WORK REQUIRED: Identify the lines that contain the word "attach", then copy them.

SUPPLIED DATA:
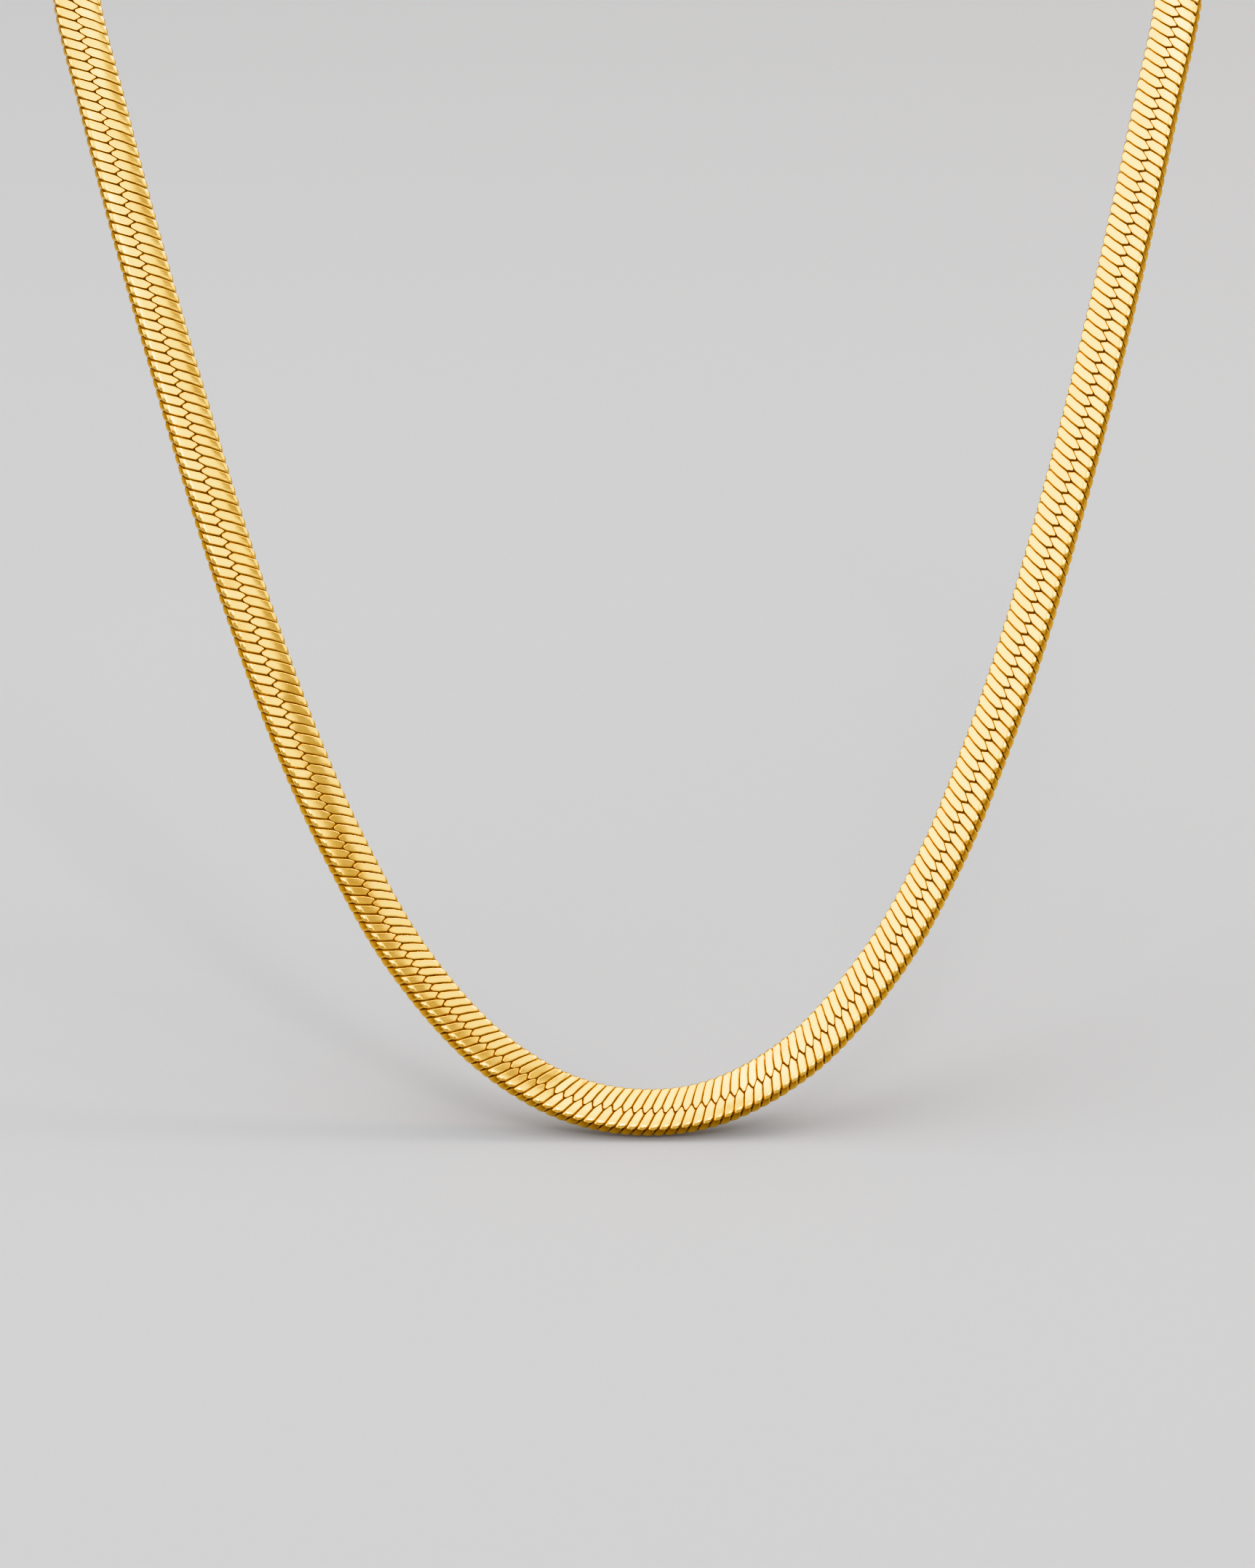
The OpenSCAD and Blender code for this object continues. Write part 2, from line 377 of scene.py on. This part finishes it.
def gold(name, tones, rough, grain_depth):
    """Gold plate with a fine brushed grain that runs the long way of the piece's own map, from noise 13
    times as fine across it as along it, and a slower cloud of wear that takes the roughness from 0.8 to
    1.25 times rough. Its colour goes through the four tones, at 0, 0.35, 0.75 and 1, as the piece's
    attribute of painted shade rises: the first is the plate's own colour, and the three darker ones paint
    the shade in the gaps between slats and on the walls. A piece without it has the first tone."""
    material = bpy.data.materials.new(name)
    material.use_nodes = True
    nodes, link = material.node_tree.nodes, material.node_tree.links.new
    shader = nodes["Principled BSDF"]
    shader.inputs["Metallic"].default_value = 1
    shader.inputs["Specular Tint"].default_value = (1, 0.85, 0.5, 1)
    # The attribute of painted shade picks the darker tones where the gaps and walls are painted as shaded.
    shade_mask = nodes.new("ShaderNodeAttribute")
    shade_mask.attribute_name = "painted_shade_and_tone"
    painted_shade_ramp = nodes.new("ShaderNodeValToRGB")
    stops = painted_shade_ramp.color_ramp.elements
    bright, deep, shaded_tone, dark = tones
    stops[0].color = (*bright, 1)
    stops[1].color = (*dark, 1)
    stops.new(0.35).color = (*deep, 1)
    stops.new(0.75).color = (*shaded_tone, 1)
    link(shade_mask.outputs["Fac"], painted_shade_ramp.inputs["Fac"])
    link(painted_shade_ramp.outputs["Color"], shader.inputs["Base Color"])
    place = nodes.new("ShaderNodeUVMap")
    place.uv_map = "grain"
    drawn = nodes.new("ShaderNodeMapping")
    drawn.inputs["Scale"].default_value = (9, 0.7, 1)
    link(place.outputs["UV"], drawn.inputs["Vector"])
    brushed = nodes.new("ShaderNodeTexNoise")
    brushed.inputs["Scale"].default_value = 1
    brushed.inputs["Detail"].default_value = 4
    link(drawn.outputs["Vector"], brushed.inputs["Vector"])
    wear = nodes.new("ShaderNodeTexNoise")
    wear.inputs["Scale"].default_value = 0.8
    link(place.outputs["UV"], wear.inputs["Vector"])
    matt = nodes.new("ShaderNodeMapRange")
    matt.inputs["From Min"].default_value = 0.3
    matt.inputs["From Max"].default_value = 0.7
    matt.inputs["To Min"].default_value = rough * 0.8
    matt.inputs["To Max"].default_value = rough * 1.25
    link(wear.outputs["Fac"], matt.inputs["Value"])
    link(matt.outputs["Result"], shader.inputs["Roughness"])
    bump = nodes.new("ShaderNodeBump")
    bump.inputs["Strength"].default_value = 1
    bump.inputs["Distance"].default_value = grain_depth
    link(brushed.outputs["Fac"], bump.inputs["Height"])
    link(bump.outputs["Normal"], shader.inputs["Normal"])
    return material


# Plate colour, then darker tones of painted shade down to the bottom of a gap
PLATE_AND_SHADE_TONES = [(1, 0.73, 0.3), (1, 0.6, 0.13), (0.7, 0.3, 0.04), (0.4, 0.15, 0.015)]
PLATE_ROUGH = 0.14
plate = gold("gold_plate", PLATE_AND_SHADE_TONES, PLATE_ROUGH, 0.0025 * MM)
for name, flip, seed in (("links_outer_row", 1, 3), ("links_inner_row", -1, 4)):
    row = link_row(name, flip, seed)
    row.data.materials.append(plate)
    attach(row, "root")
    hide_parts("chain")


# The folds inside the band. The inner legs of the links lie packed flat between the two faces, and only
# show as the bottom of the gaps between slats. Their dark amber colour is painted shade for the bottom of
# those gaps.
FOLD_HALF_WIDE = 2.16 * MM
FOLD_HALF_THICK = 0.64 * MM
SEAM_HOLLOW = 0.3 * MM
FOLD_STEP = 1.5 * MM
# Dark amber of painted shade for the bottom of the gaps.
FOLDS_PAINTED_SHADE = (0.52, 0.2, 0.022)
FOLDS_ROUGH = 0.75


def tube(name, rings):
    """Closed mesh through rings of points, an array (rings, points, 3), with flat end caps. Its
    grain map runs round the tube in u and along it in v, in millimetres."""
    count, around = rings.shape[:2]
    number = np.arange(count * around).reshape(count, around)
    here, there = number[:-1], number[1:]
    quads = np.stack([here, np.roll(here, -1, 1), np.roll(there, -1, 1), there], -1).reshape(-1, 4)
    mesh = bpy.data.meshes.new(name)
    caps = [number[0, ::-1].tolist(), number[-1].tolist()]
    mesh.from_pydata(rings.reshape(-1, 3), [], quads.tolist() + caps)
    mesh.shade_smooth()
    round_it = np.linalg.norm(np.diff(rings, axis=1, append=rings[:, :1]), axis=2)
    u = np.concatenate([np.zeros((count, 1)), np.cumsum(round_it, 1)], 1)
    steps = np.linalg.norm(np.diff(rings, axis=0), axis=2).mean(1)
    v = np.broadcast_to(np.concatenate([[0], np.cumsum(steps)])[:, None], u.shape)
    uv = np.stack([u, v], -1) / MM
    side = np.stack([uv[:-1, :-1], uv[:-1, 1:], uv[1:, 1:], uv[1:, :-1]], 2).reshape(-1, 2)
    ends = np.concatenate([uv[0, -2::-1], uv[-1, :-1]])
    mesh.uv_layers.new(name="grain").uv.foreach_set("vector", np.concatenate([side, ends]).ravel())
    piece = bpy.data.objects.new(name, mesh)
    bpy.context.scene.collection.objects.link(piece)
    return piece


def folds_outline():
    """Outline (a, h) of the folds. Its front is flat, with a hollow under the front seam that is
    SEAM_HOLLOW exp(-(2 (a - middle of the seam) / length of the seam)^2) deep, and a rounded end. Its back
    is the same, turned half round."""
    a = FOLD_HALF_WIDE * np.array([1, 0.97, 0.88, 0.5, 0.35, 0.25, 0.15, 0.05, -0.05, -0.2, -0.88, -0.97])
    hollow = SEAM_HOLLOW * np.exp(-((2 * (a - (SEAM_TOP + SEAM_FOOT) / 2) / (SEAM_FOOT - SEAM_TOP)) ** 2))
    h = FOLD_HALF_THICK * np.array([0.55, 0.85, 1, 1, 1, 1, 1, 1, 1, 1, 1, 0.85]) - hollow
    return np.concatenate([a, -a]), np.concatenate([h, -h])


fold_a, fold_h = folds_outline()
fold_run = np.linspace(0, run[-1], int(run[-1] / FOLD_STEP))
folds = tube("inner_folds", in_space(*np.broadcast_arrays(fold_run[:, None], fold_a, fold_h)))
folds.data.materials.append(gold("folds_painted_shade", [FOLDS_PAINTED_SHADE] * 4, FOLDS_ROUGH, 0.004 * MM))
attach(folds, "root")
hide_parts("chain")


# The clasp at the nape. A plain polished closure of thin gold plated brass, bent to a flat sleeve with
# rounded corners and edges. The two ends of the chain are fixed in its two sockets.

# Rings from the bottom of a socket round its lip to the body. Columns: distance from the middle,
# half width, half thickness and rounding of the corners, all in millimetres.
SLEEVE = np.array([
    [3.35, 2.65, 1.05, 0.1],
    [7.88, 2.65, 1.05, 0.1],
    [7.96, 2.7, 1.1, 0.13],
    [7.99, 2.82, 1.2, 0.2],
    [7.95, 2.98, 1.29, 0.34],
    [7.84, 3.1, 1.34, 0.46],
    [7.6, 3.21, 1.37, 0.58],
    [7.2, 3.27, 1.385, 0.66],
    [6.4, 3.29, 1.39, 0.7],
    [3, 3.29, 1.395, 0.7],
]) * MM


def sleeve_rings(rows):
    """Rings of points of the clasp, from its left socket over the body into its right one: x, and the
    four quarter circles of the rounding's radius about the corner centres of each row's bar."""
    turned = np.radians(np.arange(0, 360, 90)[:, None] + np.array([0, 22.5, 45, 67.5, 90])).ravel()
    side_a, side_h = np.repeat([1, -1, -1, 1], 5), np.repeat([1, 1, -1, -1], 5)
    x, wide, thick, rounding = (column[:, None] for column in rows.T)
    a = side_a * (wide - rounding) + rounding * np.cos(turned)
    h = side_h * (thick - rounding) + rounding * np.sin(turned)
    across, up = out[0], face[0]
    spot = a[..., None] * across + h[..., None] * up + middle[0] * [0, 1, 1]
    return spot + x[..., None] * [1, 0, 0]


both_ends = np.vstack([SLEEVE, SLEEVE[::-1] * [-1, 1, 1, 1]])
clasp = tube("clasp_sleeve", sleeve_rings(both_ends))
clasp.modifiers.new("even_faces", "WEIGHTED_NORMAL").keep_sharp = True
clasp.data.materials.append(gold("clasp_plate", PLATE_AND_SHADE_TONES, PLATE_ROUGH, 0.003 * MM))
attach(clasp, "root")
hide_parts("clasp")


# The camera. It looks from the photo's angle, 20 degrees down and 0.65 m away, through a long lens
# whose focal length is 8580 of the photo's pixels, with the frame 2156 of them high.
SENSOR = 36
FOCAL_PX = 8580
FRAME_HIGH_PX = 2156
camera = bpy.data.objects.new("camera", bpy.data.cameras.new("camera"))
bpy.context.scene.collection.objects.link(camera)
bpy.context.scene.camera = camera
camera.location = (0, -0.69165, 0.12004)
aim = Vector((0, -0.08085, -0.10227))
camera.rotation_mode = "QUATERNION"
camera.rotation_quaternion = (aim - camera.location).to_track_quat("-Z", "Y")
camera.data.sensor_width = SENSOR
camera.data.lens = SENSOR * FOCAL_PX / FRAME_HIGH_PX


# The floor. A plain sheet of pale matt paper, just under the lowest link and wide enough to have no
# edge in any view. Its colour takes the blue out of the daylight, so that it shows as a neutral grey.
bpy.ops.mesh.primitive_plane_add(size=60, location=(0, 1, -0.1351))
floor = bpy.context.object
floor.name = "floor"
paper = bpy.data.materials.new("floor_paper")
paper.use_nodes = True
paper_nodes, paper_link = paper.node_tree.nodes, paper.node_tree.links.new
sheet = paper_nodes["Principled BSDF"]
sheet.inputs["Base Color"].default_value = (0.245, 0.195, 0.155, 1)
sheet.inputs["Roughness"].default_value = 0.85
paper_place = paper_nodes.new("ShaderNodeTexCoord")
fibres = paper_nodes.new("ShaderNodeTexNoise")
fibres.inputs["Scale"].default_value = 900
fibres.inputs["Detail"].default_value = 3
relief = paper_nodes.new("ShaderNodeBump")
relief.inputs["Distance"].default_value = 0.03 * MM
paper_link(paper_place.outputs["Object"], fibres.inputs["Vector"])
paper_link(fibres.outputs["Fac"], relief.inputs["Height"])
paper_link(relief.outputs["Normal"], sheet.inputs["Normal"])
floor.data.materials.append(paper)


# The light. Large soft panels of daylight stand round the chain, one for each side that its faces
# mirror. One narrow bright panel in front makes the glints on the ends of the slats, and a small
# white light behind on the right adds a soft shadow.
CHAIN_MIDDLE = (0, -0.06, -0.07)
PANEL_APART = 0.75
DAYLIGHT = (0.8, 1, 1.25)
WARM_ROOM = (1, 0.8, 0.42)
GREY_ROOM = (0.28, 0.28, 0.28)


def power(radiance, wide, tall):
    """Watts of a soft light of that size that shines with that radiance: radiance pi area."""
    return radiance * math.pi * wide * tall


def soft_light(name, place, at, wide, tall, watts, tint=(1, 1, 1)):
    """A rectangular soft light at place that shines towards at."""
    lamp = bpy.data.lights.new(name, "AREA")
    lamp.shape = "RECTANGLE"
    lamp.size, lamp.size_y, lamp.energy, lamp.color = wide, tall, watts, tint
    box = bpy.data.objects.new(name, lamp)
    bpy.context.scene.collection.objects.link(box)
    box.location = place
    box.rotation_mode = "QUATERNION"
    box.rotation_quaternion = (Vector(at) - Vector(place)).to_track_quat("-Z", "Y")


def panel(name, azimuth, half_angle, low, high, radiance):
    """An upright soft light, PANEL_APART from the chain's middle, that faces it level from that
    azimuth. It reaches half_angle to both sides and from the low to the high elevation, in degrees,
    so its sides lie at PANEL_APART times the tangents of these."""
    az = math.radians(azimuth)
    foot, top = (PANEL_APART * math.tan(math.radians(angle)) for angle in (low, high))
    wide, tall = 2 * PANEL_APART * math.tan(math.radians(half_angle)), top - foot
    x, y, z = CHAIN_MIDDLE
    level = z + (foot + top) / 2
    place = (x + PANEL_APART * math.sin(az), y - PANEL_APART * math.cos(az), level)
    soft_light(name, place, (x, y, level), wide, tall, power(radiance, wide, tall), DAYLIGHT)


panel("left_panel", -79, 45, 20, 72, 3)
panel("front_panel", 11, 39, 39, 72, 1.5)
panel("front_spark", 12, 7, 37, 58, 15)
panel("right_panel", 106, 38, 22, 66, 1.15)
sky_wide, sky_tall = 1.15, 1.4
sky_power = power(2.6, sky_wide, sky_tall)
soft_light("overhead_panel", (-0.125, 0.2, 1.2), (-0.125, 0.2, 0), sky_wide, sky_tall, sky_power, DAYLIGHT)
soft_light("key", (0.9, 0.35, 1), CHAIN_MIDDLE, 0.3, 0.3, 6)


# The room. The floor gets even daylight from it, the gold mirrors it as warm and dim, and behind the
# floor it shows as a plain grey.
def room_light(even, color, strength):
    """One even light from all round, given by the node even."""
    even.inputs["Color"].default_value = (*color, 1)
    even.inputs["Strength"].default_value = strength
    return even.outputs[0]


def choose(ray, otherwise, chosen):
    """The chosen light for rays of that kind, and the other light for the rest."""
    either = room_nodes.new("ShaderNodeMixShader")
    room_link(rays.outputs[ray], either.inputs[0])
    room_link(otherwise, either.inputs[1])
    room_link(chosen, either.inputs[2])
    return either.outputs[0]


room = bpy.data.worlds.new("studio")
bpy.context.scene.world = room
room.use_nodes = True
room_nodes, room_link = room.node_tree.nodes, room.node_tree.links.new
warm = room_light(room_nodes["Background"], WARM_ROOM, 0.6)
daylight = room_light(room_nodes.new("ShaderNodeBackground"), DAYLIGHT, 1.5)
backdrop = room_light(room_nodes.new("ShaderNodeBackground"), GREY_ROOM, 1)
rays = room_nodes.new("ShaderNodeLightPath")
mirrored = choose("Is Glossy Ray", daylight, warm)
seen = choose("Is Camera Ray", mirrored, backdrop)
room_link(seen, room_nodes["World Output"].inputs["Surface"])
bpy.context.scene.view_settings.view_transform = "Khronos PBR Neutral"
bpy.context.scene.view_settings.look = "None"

COMPLETE ANSWER:
    attach(row, "root")
attach(folds, "root")
attach(clasp, "root")